GIVEN INSTRUCTION: Take the records underneath and set them down exactly.

[Scripts that build objects]
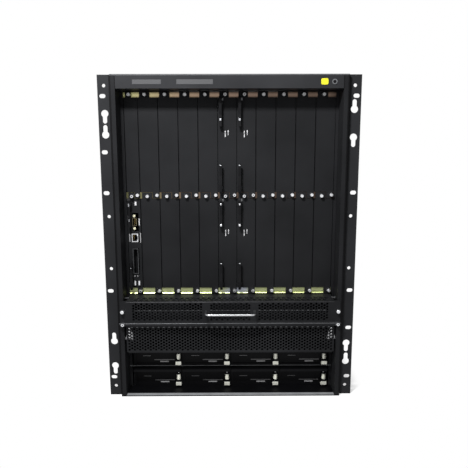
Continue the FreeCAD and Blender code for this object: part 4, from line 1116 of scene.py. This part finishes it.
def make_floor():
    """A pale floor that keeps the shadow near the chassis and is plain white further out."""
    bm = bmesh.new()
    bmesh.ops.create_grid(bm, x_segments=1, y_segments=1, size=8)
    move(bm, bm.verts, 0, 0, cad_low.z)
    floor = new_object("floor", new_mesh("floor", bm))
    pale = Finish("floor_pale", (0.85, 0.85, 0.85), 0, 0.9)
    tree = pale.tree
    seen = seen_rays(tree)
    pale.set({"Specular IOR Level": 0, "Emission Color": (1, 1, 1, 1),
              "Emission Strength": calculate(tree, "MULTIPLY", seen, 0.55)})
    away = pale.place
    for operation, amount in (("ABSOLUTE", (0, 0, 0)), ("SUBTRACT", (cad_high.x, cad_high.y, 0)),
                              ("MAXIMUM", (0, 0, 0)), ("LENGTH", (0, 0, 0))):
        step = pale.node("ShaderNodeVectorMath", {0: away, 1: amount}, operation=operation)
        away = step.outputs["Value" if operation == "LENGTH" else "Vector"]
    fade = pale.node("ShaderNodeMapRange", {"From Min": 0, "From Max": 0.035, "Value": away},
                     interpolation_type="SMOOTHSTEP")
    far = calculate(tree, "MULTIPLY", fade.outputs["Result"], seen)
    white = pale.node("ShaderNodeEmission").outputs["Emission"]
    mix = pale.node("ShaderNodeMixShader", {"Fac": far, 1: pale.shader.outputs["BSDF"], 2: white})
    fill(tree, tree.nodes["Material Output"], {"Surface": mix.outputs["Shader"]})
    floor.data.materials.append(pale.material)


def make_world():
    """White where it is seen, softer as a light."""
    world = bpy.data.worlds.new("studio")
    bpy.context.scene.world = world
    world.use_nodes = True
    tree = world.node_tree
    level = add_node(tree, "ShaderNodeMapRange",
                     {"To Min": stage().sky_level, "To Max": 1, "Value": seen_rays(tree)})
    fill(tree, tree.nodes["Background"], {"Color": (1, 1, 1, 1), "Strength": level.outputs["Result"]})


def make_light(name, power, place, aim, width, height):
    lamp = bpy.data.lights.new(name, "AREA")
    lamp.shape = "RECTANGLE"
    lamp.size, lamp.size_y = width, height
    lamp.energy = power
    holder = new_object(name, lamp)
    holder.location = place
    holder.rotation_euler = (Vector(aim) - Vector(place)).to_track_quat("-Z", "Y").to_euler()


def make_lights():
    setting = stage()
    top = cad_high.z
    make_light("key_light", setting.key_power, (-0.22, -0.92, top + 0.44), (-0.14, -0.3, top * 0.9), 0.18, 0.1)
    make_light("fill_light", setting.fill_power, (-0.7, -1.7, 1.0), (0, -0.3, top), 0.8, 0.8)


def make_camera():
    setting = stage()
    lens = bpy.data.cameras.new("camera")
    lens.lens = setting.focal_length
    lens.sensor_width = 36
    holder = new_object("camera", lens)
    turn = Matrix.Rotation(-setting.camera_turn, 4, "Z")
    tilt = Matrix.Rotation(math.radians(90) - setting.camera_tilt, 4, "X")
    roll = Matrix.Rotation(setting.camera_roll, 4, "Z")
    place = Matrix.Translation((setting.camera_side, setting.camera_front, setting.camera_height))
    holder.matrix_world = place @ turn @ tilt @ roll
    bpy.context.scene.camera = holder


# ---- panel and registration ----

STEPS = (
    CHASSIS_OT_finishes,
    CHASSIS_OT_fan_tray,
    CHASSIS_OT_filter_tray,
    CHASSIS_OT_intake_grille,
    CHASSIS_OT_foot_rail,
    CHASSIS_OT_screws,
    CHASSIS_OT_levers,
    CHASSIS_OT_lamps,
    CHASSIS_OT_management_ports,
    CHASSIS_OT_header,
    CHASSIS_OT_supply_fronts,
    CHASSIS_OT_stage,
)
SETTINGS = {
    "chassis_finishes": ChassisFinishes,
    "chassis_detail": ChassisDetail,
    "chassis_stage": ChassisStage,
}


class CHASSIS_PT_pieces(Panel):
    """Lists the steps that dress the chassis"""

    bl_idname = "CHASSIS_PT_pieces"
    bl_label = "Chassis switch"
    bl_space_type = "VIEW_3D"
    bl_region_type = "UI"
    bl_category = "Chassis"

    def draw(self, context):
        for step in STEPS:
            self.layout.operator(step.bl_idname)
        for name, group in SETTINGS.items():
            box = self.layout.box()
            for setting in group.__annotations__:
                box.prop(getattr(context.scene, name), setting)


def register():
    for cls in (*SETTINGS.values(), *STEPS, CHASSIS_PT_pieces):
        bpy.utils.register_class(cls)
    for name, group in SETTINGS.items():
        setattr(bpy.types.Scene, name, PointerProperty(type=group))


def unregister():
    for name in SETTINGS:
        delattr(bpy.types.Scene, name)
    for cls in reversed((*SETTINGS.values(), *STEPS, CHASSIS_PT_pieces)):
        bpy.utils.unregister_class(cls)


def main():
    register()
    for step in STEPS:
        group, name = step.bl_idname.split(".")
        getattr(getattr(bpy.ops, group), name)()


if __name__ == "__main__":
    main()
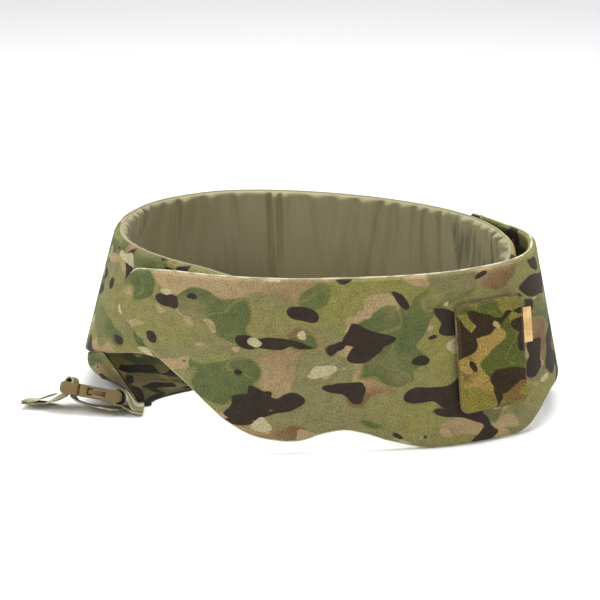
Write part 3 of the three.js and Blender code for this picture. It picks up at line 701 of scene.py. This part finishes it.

RESPONSE:
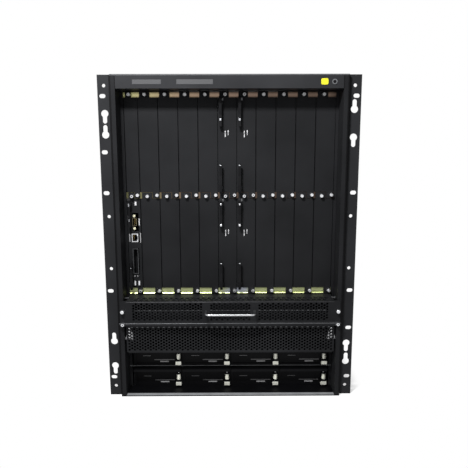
Continue the FreeCAD and Blender code for this object: part 4, from line 1116 of scene.py. This part finishes it.
def make_floor():
    """A pale floor that keeps the shadow near the chassis and is plain white further out."""
    bm = bmesh.new()
    bmesh.ops.create_grid(bm, x_segments=1, y_segments=1, size=8)
    move(bm, bm.verts, 0, 0, cad_low.z)
    floor = new_object("floor", new_mesh("floor", bm))
    pale = Finish("floor_pale", (0.85, 0.85, 0.85), 0, 0.9)
    tree = pale.tree
    seen = seen_rays(tree)
    pale.set({"Specular IOR Level": 0, "Emission Color": (1, 1, 1, 1),
              "Emission Strength": calculate(tree, "MULTIPLY", seen, 0.55)})
    away = pale.place
    for operation, amount in (("ABSOLUTE", (0, 0, 0)), ("SUBTRACT", (cad_high.x, cad_high.y, 0)),
                              ("MAXIMUM", (0, 0, 0)), ("LENGTH", (0, 0, 0))):
        step = pale.node("ShaderNodeVectorMath", {0: away, 1: amount}, operation=operation)
        away = step.outputs["Value" if operation == "LENGTH" else "Vector"]
    fade = pale.node("ShaderNodeMapRange", {"From Min": 0, "From Max": 0.035, "Value": away},
                     interpolation_type="SMOOTHSTEP")
    far = calculate(tree, "MULTIPLY", fade.outputs["Result"], seen)
    white = pale.node("ShaderNodeEmission").outputs["Emission"]
    mix = pale.node("ShaderNodeMixShader", {"Fac": far, 1: pale.shader.outputs["BSDF"], 2: white})
    fill(tree, tree.nodes["Material Output"], {"Surface": mix.outputs["Shader"]})
    floor.data.materials.append(pale.material)


def make_world():
    """White where it is seen, softer as a light."""
    world = bpy.data.worlds.new("studio")
    bpy.context.scene.world = world
    world.use_nodes = True
    tree = world.node_tree
    level = add_node(tree, "ShaderNodeMapRange",
                     {"To Min": stage().sky_level, "To Max": 1, "Value": seen_rays(tree)})
    fill(tree, tree.nodes["Background"], {"Color": (1, 1, 1, 1), "Strength": level.outputs["Result"]})


def make_light(name, power, place, aim, width, height):
    lamp = bpy.data.lights.new(name, "AREA")
    lamp.shape = "RECTANGLE"
    lamp.size, lamp.size_y = width, height
    lamp.energy = power
    holder = new_object(name, lamp)
    holder.location = place
    holder.rotation_euler = (Vector(aim) - Vector(place)).to_track_quat("-Z", "Y").to_euler()


def make_lights():
    setting = stage()
    top = cad_high.z
    make_light("key_light", setting.key_power, (-0.22, -0.92, top + 0.44), (-0.14, -0.3, top * 0.9), 0.18, 0.1)
    make_light("fill_light", setting.fill_power, (-0.7, -1.7, 1.0), (0, -0.3, top), 0.8, 0.8)


def make_camera():
    setting = stage()
    lens = bpy.data.cameras.new("camera")
    lens.lens = setting.focal_length
    lens.sensor_width = 36
    holder = new_object("camera", lens)
    turn = Matrix.Rotation(-setting.camera_turn, 4, "Z")
    tilt = Matrix.Rotation(math.radians(90) - setting.camera_tilt, 4, "X")
    roll = Matrix.Rotation(setting.camera_roll, 4, "Z")
    place = Matrix.Translation((setting.camera_side, setting.camera_front, setting.camera_height))
    holder.matrix_world = place @ turn @ tilt @ roll
    bpy.context.scene.camera = holder


# ---- panel and registration ----

STEPS = (
    CHASSIS_OT_finishes,
    CHASSIS_OT_fan_tray,
    CHASSIS_OT_filter_tray,
    CHASSIS_OT_intake_grille,
    CHASSIS_OT_foot_rail,
    CHASSIS_OT_screws,
    CHASSIS_OT_levers,
    CHASSIS_OT_lamps,
    CHASSIS_OT_management_ports,
    CHASSIS_OT_header,
    CHASSIS_OT_supply_fronts,
    CHASSIS_OT_stage,
)
SETTINGS = {
    "chassis_finishes": ChassisFinishes,
    "chassis_detail": ChassisDetail,
    "chassis_stage": ChassisStage,
}


class CHASSIS_PT_pieces(Panel):
    """Lists the steps that dress the chassis"""

    bl_idname = "CHASSIS_PT_pieces"
    bl_label = "Chassis switch"
    bl_space_type = "VIEW_3D"
    bl_region_type = "UI"
    bl_category = "Chassis"

    def draw(self, context):
        for step in STEPS:
            self.layout.operator(step.bl_idname)
        for name, group in SETTINGS.items():
            box = self.layout.box()
            for setting in group.__annotations__:
                box.prop(getattr(context.scene, name), setting)


def register():
    for cls in (*SETTINGS.values(), *STEPS, CHASSIS_PT_pieces):
        bpy.utils.register_class(cls)
    for name, group in SETTINGS.items():
        setattr(bpy.types.Scene, name, PointerProperty(type=group))


def unregister():
    for name in SETTINGS:
        delattr(bpy.types.Scene, name)
    for cls in reversed((*SETTINGS.values(), *STEPS, CHASSIS_PT_pieces)):
        bpy.utils.unregister_class(cls)


def main():
    register()
    for step in STEPS:
        group, name = step.bl_idname.split(".")
        getattr(getattr(bpy.ops, group), name)()


if __name__ == "__main__":
    main()
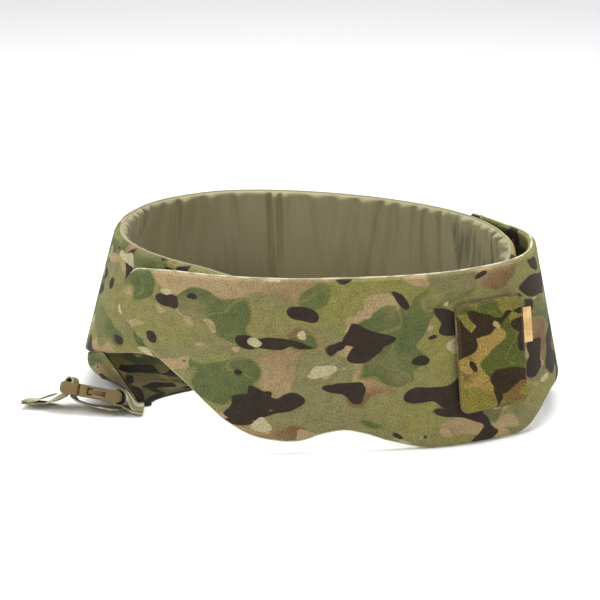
Write part 3 of the three.js and Blender code for this picture. It picks up at line 701 of scene.py. This part finishes it.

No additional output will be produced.